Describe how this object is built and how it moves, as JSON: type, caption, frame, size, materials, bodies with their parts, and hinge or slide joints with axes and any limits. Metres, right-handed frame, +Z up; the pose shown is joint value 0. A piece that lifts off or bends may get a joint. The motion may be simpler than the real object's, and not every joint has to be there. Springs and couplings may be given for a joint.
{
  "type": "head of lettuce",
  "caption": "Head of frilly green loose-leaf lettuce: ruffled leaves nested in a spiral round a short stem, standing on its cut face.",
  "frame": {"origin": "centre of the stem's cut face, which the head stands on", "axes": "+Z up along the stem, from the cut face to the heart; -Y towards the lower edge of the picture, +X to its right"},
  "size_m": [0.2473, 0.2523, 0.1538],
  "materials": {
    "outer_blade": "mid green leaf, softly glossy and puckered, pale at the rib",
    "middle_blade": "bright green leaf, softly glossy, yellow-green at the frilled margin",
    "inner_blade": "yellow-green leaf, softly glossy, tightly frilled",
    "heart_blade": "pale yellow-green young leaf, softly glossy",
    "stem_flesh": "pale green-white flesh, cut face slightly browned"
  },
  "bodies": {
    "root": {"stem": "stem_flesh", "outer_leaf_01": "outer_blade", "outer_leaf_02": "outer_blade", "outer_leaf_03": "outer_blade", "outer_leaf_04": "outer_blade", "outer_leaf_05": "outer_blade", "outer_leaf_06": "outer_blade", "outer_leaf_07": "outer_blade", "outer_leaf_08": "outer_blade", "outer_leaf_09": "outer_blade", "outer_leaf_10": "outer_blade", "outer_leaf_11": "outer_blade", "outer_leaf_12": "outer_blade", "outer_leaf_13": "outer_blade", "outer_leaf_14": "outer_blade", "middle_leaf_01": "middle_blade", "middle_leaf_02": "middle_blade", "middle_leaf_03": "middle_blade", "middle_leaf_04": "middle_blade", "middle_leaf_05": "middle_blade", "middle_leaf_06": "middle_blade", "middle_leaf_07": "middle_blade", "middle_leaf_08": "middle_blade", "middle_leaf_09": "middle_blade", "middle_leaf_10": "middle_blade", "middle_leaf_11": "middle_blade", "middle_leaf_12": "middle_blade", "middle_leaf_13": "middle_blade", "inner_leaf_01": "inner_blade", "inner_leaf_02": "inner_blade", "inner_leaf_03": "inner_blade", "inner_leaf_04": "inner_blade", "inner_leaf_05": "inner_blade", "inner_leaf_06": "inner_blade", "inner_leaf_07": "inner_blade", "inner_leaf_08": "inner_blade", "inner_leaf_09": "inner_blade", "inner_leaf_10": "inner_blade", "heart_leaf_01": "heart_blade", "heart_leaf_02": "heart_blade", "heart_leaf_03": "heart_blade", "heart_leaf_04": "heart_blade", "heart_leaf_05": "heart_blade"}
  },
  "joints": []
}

^^^^

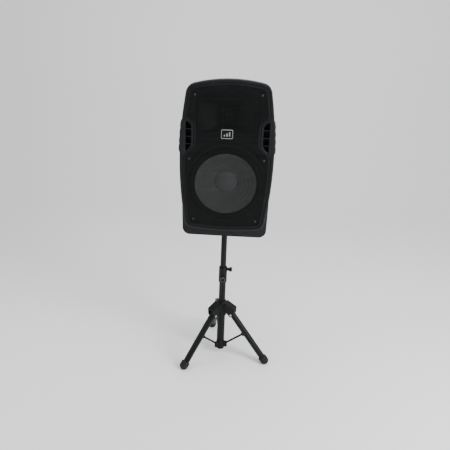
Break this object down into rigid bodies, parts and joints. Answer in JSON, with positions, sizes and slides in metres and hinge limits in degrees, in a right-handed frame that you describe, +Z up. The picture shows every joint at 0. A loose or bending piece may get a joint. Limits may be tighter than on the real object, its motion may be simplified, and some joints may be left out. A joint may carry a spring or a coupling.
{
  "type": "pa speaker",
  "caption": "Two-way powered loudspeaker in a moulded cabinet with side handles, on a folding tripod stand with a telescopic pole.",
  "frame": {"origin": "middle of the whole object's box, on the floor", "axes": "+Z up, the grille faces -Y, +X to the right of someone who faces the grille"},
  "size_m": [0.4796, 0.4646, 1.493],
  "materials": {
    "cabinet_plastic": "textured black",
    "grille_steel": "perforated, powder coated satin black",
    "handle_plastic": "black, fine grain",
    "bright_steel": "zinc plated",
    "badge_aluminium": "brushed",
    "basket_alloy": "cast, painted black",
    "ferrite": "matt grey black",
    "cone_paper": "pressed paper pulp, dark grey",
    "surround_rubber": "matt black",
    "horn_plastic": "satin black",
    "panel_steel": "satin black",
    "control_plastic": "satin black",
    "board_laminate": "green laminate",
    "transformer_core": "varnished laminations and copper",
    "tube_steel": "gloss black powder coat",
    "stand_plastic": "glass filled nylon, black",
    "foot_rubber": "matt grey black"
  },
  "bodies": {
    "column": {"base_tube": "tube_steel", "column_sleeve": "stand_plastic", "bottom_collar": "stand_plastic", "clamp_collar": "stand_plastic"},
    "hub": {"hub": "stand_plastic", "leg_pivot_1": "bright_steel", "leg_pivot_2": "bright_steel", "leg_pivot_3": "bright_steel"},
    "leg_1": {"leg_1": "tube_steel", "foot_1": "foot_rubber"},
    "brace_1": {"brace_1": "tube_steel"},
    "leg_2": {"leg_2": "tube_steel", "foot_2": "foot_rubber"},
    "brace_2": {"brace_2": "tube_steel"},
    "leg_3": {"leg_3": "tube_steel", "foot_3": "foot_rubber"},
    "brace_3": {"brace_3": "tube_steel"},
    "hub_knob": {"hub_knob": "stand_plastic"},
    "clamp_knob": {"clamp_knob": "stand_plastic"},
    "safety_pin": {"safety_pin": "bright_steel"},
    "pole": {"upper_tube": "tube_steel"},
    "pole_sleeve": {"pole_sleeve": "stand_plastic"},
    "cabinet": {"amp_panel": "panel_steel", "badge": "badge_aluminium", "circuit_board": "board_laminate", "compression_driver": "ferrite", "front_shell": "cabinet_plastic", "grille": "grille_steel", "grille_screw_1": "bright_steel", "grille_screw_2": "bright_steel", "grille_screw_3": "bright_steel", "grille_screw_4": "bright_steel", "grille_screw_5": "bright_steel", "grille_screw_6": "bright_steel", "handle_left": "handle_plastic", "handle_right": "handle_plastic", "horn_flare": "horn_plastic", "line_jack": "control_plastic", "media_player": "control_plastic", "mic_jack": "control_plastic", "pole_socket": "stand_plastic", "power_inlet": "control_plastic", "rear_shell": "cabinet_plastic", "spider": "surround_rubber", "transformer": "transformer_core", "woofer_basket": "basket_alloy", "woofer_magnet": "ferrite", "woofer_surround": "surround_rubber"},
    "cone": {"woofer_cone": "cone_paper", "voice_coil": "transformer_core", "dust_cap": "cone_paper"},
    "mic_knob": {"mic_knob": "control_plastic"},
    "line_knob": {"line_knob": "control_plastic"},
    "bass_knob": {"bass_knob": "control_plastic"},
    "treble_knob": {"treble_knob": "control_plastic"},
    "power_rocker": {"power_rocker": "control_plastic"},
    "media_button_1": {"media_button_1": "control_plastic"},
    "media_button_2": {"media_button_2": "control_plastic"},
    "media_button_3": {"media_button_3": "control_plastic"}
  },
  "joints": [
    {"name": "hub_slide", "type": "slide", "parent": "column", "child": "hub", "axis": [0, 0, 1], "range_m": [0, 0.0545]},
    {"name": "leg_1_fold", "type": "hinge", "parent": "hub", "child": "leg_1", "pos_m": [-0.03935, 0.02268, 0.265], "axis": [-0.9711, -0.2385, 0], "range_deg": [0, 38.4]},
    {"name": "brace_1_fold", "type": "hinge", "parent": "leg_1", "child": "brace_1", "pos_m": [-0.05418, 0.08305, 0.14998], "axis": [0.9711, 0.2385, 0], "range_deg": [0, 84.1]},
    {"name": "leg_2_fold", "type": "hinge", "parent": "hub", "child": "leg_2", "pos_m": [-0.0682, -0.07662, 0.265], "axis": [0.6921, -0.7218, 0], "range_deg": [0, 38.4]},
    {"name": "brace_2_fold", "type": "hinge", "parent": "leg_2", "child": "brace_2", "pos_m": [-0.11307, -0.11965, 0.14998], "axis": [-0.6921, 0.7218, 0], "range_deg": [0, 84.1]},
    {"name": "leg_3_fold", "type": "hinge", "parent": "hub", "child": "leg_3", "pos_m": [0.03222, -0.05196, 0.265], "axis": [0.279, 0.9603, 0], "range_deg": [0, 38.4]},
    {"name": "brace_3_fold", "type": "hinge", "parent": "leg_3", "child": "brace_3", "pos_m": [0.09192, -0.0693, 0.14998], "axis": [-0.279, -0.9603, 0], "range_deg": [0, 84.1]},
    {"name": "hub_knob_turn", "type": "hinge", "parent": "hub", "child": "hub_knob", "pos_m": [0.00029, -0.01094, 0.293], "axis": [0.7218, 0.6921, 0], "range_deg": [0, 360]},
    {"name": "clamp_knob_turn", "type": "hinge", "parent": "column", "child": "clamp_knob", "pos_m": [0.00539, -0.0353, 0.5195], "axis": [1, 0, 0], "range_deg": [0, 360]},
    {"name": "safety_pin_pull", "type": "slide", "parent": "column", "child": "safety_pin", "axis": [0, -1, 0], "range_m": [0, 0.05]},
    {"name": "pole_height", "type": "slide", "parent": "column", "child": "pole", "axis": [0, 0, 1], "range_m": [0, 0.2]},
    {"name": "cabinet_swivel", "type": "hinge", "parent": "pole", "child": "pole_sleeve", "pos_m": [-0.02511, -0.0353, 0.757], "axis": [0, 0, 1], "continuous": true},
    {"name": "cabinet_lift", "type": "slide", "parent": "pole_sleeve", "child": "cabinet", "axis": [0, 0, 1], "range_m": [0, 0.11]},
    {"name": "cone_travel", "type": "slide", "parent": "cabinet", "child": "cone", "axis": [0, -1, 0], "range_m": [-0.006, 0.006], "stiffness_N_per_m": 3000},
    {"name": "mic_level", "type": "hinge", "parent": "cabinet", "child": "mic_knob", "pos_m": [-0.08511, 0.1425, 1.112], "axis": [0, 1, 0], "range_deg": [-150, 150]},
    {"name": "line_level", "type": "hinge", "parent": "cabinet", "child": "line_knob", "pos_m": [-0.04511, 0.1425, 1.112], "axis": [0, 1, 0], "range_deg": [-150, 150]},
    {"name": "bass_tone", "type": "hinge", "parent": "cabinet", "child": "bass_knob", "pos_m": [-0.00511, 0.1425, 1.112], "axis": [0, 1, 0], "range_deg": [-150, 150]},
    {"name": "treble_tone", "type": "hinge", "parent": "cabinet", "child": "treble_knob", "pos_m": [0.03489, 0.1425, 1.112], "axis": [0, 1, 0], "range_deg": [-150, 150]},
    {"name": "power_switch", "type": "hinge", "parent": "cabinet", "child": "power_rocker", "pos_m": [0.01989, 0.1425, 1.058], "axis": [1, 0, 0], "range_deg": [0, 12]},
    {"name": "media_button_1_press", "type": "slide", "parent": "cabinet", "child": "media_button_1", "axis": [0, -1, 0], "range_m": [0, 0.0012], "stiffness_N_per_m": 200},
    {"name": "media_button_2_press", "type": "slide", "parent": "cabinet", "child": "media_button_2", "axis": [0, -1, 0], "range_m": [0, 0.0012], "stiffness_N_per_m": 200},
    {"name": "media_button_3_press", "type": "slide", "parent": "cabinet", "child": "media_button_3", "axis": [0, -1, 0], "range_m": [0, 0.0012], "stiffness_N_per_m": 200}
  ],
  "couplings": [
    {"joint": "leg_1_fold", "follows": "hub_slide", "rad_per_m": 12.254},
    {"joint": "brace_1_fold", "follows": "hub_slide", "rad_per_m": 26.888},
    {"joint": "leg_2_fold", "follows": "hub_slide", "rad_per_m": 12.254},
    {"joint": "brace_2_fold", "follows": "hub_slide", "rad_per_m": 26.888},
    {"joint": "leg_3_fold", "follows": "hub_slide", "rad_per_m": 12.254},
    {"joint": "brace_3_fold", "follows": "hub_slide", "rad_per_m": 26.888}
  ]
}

^^^^

EXERCISE REQUIREMENTS: Identify and copy lines that hold the string "loose".

TASK RESULT:
  "caption": "Head of frilly green loose-leaf lettuce: ruffled leaves nested in a spiral round a short stem, standing on its cut face.",
Break this object down into rigid bodies, parts and joints. Answer in JSON, with positions, sizes and slides in metres and hinge limits in degrees, in a right-handed frame that you describe, +Z up. The picture shows every joint at 0. A loose or bending piece may get a joint. Limits may be tighter than on the real object, its motion may be simplified, and some joints may be left out. A joint may carry a spring or a coupling.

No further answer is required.